**PROBLEM DETAILS:**
Return, exactly as written, every line from the first line of the data below through the line that contains "neck_r = 1.5; // [0.5:0.1:2]".
* begin *
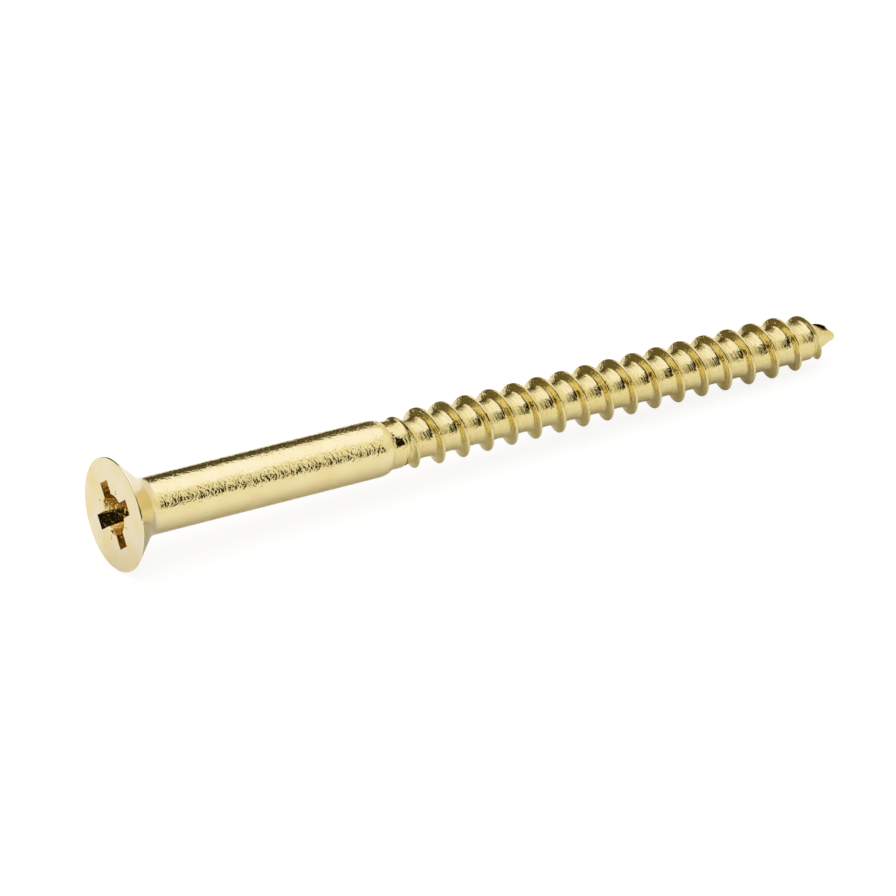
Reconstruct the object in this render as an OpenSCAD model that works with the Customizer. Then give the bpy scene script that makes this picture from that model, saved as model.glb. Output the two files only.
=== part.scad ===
// Countersunk wood screw, 5.0 x 70 mm, with a type Z cross recess and a plain shank.
// The axis lies along +X. The origin is the centre of the flat head face, and the point is at +X.
// The real screw is one forged and thread-rolled piece, so each node is a zone of that piece.

/* [Overall] */
// Length from the flat head face to the end of the point
screw_length = 70; // [60:1:90]

/* [Head] */
// Diameter of the flat head face
head_d = 9.6; // [9:0.1:10.5]
// Height of the thin upright rim round the face
rim_t = 0.15; // [0.1:0.05:0.4]
// Radius of the concave neck between the countersink cone and the shank
neck_r = 1.5; // [0.5:0.1:2]

/* [Cross recess] */
// Distance across two opposite wings at the face
wing_span = 5.7; // [5:0.1:6]
// Width of each wing
wing_w = 1.3; // [1:0.05:1.4]
// Depth of the wings below the face
recess_depth = 2.6; // [2:0.1:2.8]
// Radius of the round hollow between the wings, at the face
hollow_r = 1.75; // [1.4:0.05:1.9]
// Turn of the first wing about the axis, from +Y towards +Z
recess_turn = 55.5; // [0:0.5:90]
// Radius at which each identification tick starts
tick_start = 1.95; // [1.9:0.05:2.2]
// Length of each identification tick
tick_l = 0.45; // [0.3:0.05:0.6]

/* [Shank] */
// Diameter of the plain shank
shank_d = 4.8; // [4.5:0.05:4.9]
// Distance from the head face to the end of the full-size shank
shank_end = 24.3; // [20:0.1:26]
// Diameter of the rolling blank, seen where the thread starts
blank_d = 4.1; // [3.9:0.05:4.3]

/* [Thread] */
// Outer diameter of the thread
thread_d = 5; // [4.8:0.05:5.2]
// Diameter of the core between the turns
core_d = 3.4; // [3.2:0.05:3.6]
// Distance between neighbouring turns
pitch = 2.35; // [2.1:0.05:2.5]
// Place of the first ridge, from the head face
thread_start = 25.6; // [25:0.1:27]
// Angle about the axis at which the ridge starts, from +Y towards +Z
thread_clock = 244; // [0:1:359]
// Length over which the ridge grows to its full height
run_in = 3.4; // [2:0.1:5]

/* [Point] */
// Length of the tapered point
point_l = 3.2; // [2.8:0.1:5]
// Radius of the blunt end
tip_r = 0.42; // [0.3:0.02:0.6]

/* [Hidden] */
$fn = 96;
cut = 0.1;                              // overlap of a cutting tool past a face
half_cone = 45;                         // half of the 90 degree countersink
head_r = head_d / 2;
shank_r = shank_d / 2;
blank_r = blank_d / 2;
core_r = core_d / 2;
thread_r = thread_d / 2;
// Place where the cone would meet the shank with no neck radius
cone_end = rim_t + (head_r - shank_r) / tan(half_cone);
neck_reach = neck_r * tan(half_cone / 2);
head_l = cone_end + neck_reach;
shoulder_l = 1.1;                       // rounded drop from the shank to the blank
blank_end = shank_end + shoulder_l;
core_start = blank_end + 0.8;           // the core keeps the blank's size up to here
core_drop = 1;                          // and narrows to its own over this length
point_start = screw_length - point_l;
// Recess
wing_floor_r = 1.3;                     // radius across the wings at their full depth
wing_draft = (wing_span / 2 - wing_floor_r) / recess_depth;
hollow_floor_r = 0.95;
hollow_nose_l = 0.45;                   // conical floor of the hollow
hollow_nose_r = 0.1;
hollow_lap = 0.01;                      // overlap of the cone with the hollow above it
tick_w = 0.11;
tick_depth = 0.04;
// Thread ridge, as half widths at its foot and just below its crest
sections = 36;                          // sections in each turn
flank_half = 0.22;
root_half = 0.58;
root_sink = 0.05;                       // the ridge's foot sits this far inside the core
crest_drop = 0.13;                      // rounding of the crest's two edges
least_grow = 0.12;                      // narrowest ridge, as a share of its full width
nose_l = 6.7;                           // length over which the crest rounds off to the point
nose_start = screw_length - nose_l;
ridge_end = screw_length - 0.7;
fade_l = 0.6;                           // the last quarter turn sinks into the point
fade_end = ridge_end + pitch / 10;      // where the sinking crest would meet the core
turns = (ridge_end - thread_start) / pitch;
steps = floor(turns * sections);

// Local Z becomes +X, local X becomes +Y and local Y becomes +Z
module along_axis() {
    rotate([90, 0, 90])
        children();
}

// Core radius at a distance from the head face
function core_at(x) =
    x < core_start ? blank_r :
    x < core_start + core_drop ? blank_r - (blank_r - core_r) * (x - core_start) / core_drop :
    x < point_start ? core_r :
    core_r - (core_r - tip_r) * min(1, (x - point_start) / (point_l - tip_r));

// Crest radius: it grows over the run-in, and follows a quarter ellipse at the point
function crest_at(x) =
    x < thread_start + run_in
        ? blank_r + (thread_r - blank_r) * (x - thread_start) / run_in :
    x < nose_start ? thread_r :
    thread_r * sqrt(1 - pow((x - nose_start) / nose_l, 2));

// One section of the ridge at step i, as five points round its outline
function ridge_section(i) =
    let (
        x = thread_start + pitch * i / sections,
        a = thread_clock + 360 * i / sections,
        foot = core_at(x) - root_sink,
        crest = foot + (crest_at(x) - foot) * min(1, (fade_end - x) / fade_l),
        grow = max(least_grow, min(1, (crest - foot) / (thread_r - core_r))),
        outline = [
            [-root_half * grow, foot],
            [-flank_half * grow, crest - crest_drop * grow],
            [0, crest],
            [flank_half * grow, crest - crest_drop * grow],
            [root_half * grow, foot]
        ]
    )
    [for (p = outline) [p[1] * cos(a), p[1] * sin(a), x + p[0]]];

module ridge() {
    n = 5;
    points = [for (i = [0 : steps]) each ridge_section(i)];
    sides = [
        for (i = [0 : steps - 1], j = [0 : n - 1])
            let (a = i * n + j, b = i * n + (j + 1) % n)
                each [[a, b, b + n], [a, b + n, a + n]]
    ];
    start_cap = [for (j = [1 : n - 2]) [0, j + 1, j]];
    last = steps * n;
    end_cap = [for (j = [1 : n - 2]) [last, last + j, last + j + 1]];
    polyhedron(points, concat(sides, start_cap, end_cap), convexity = 12);
}

// Wings: a cross of two slots, cut back by a cone so that each wing gets shorter with depth
module wings() {
    intersection() {
        translate([0, 0, -cut])
            cylinder(r1 = wing_span / 2 + cut * wing_draft, r2 = wing_floor_r, h = recess_depth + cut);
        for (turn = [0, 90])
            rotate(turn)
                translate([-wing_span, -wing_w / 2, -cut])
                    cube([2 * wing_span, wing_w, recess_depth + cut]);
    }
}

// Round hollow between the wings, with a conical floor left by the punch's nose
module hollow() {
    translate([0, 0, -cut])
        cylinder(r1 = hollow_r, r2 = hollow_floor_r, h = recess_depth + cut);
    translate([0, 0, recess_depth - hollow_lap])
        cylinder(r1 = hollow_floor_r, r2 = hollow_nose_r, h = hollow_nose_l);
}

module ticks() {
    for (turn = [45 : 90 : 315])
        rotate(turn)
            translate([tick_start, -tick_w / 2, -cut])
                cube([tick_l, tick_w, cut + tick_depth]);
}

module head() {
    arc = [for (i = [1 : 7]) half_cone * i / 8];
    neck_axis = [shank_r + neck_r, head_l];
    color("gold")
        along_axis()
            difference() {
                rotate_extrude()
                    polygon(concat(
                        [[0, 0], [head_r, 0], [head_r, rim_t]],
                        [[shank_r + neck_r * (1 - cos(half_cone)), head_l - neck_r * sin(half_cone)]],
                        [for (a = arc) neck_axis + neck_r * [-cos(half_cone - a), -sin(half_cone - a)]],
                        [[shank_r, head_l], [0, head_l]]
                    ));
                rotate(recess_turn) {
                    wings();
                    hollow();
                    ticks();
                }
            }
}

module shank() {
    color("goldenrod")
        along_axis()
            translate([0, 0, head_l])
                cylinder(r = shank_r, h = shank_end - head_l);
}

module shoulder() {
    corner = [for (i = [1 : 7]) 90 * i / 8];
    drop = shank_r - blank_r;
    color("khaki")
        along_axis()
            rotate_extrude()
                polygon(concat(
                    [[0, shank_end], [shank_r, shank_end]],
                    [for (a = corner) [blank_r + drop * cos(a), shank_end + shoulder_l * sin(a)]],
                    [[blank_r, blank_end], [0, blank_end]]
                ));
}

module core() {
    color("palegoldenrod")
        along_axis()
            rotate_extrude()
                polygon([
                    [0, blank_end],
                    [blank_r, blank_end],
                    [blank_r, core_start],
                    [core_r, core_start + core_drop],
                    [core_r, point_start],
                    [0, point_start]
                ]);
}

module thread() {
    color("darkgoldenrod")
        along_axis()
            ridge();
}

module point() {
    tip = [for (i = [1 : 7]) 90 * i / 8];
    color("gold")
        along_axis()
            rotate_extrude()
                polygon(concat(
                    [[0, point_start], [core_r, point_start], [tip_r, screw_length - tip_r]],
                    [for (a = tip) [tip_r * cos(a), screw_length - tip_r + tip_r * sin(a)]],
                    [[0, screw_length]]
                ));
}

head();
shank();
shoulder();
core();
thread();
point();
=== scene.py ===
import math

import bmesh
import bpy
from mathutils import Matrix, Vector


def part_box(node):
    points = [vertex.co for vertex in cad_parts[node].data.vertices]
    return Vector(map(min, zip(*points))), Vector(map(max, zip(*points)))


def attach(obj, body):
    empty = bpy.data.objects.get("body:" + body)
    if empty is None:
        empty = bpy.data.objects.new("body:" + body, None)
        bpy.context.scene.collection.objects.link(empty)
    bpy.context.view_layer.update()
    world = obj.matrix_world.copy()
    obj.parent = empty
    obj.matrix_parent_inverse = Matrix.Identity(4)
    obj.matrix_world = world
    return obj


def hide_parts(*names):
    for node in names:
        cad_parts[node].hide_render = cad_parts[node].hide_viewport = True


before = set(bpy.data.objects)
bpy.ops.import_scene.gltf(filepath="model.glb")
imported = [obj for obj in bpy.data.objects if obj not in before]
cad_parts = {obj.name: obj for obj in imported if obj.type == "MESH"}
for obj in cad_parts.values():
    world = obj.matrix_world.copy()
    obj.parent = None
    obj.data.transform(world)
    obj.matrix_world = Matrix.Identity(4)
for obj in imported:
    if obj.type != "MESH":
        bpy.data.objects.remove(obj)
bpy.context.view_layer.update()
mm = 0.001


def radiusOf(node):
    low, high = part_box(node)
    return (high.z - low.z) / 2


def endsOf(node):
    low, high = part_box(node)
    return low.x, high.x


# mesh helpers
def spinProfile(bm, outline, steps):
    # turns a list of (x, radius) points once round the X axis
    verts = [bm.verts.new((x, r, 0)) for x, r in outline]
    edges = [bm.edges.new(pair) for pair in zip(verts, verts[1:])]
    bmesh.ops.spin(bm, geom=verts + edges, cent=(0, 0, 0), axis=(1, 0, 0), angle=2 * math.pi,
                   steps=steps, use_merge=True, use_normal_flip=False, use_duplicate=False)
    bmesh.ops.remove_doubles(bm, verts=bm.verts[:], dist=0.0005 * mm)


def arc(centre, radius, start, end, steps):
    # points on a circle in the (x, radius) plane, angles in degrees
    angles = [math.radians(start + (end - start) * i / steps) for i in range(steps + 1)]
    return [(centre[0] + radius * math.cos(a), centre[1] + radius * math.sin(a)) for a in angles]


def finishMesh(bm, name, sharpAngle=32):
    bmesh.ops.recalc_face_normals(bm, faces=bm.faces[:])
    for face in bm.faces:
        face.smooth = True
    for edge in bm.edges:
        if len(edge.link_faces) == 2:
            edge.smooth = edge.calc_face_angle(0) < math.radians(sharpAngle)
    mesh = bpy.data.meshes.new(name)
    bm.to_mesh(mesh)
    bm.free()
    piece = bpy.data.objects.new(name, mesh)
    bpy.context.scene.collection.objects.link(piece)
    return piece


def addPiece(piece, material, nodes):
    piece.data.materials.clear()
    piece.data.materials.append(material)
    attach(piece, "root")
    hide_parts(*nodes)
    print("made", piece.name, len(piece.data.polygons), "faces")


# materials
brass = {
    # painted light: the head gets a paler copy of the brass, which lightens its reflections
    "headLitBase": (0.89, 0.80, 0.60),
    "base": (0.89, 0.79, 0.455),
    "deep": (0.87, 0.73, 0.37),
    # painted shade: the thread gets a darker, more saturated copy of the brass
    "threadShadedBase": (0.85, 0.74, 0.39),
    "threadShadedDeep": (0.83, 0.69, 0.30),
    "recess": (0.91, 0.70, 0.30),    # painted shade: a deeper, darker brass inside the recess
    "toneSize": 2.2,                 # sizes and depths of the finish are in millimetres
    "hazeSize": 0.8,
    "lineSize": 0.14,
    "chatterSize": 0.35,             # punch marks on the walls of the recess
    "chatterDepth": 0.07,
    "lineStretch": 0.05,             # how little the rolling lines change round the screw
    "lineStart": 26.2,               # the blank before the thread isn't rolled
    "lineGrow": 0.8,
    "grain": 0.55,                   # how rough the noise of every finish is
    "toneRange": (0.35, 0.75),       # where the tone drift starts and is full
    "hazeShare": (0.7, 1.4),         # lowest and highest roughness, as a share of the finish's own
    "recessLean": 0.3,               # the recess's colour ends on a cone of this lean
    "recessEdge": (2.9, 3.0),
    "recessFade": (0.02, 0.2),       # depth over which that colour begins
}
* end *
**EXERCISE RESPONSE:**
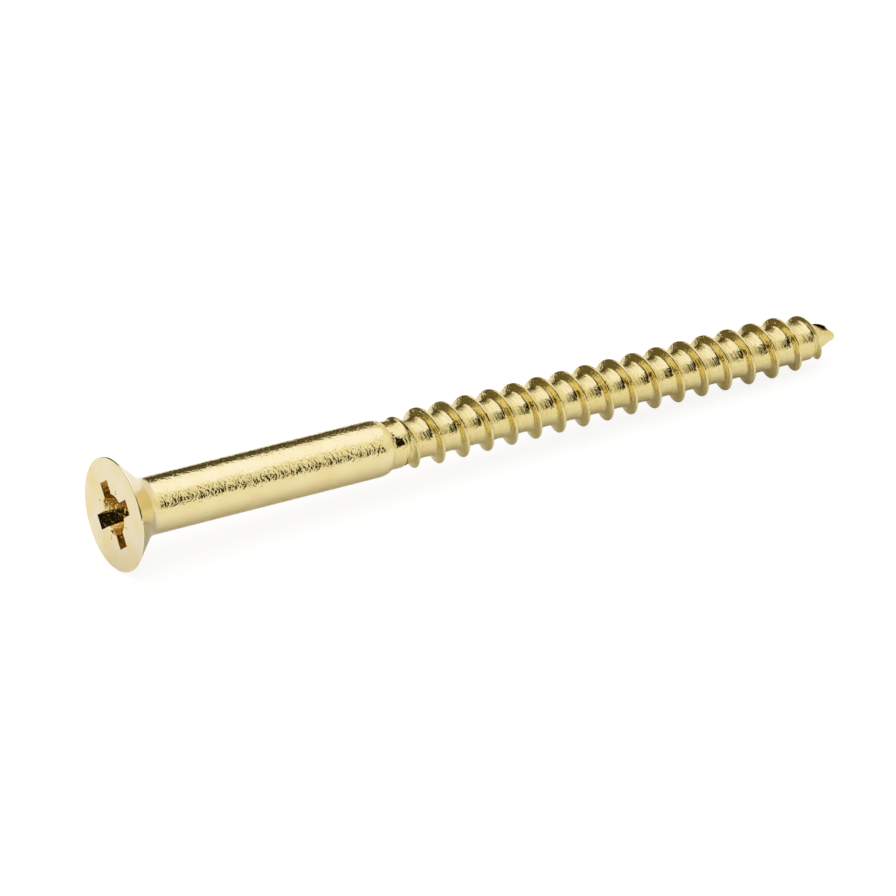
Reconstruct the object in this render as an OpenSCAD model that works with the Customizer. Then give the bpy scene script that makes this picture from that model, saved as model.glb. Output the two files only.
=== part.scad ===
// Countersunk wood screw, 5.0 x 70 mm, with a type Z cross recess and a plain shank.
// The axis lies along +X. The origin is the centre of the flat head face, and the point is at +X.
// The real screw is one forged and thread-rolled piece, so each node is a zone of that piece.

/* [Overall] */
// Length from the flat head face to the end of the point
screw_length = 70; // [60:1:90]

/* [Head] */
// Diameter of the flat head face
head_d = 9.6; // [9:0.1:10.5]
// Height of the thin upright rim round the face
rim_t = 0.15; // [0.1:0.05:0.4]
// Radius of the concave neck between the countersink cone and the shank
neck_r = 1.5; // [0.5:0.1:2]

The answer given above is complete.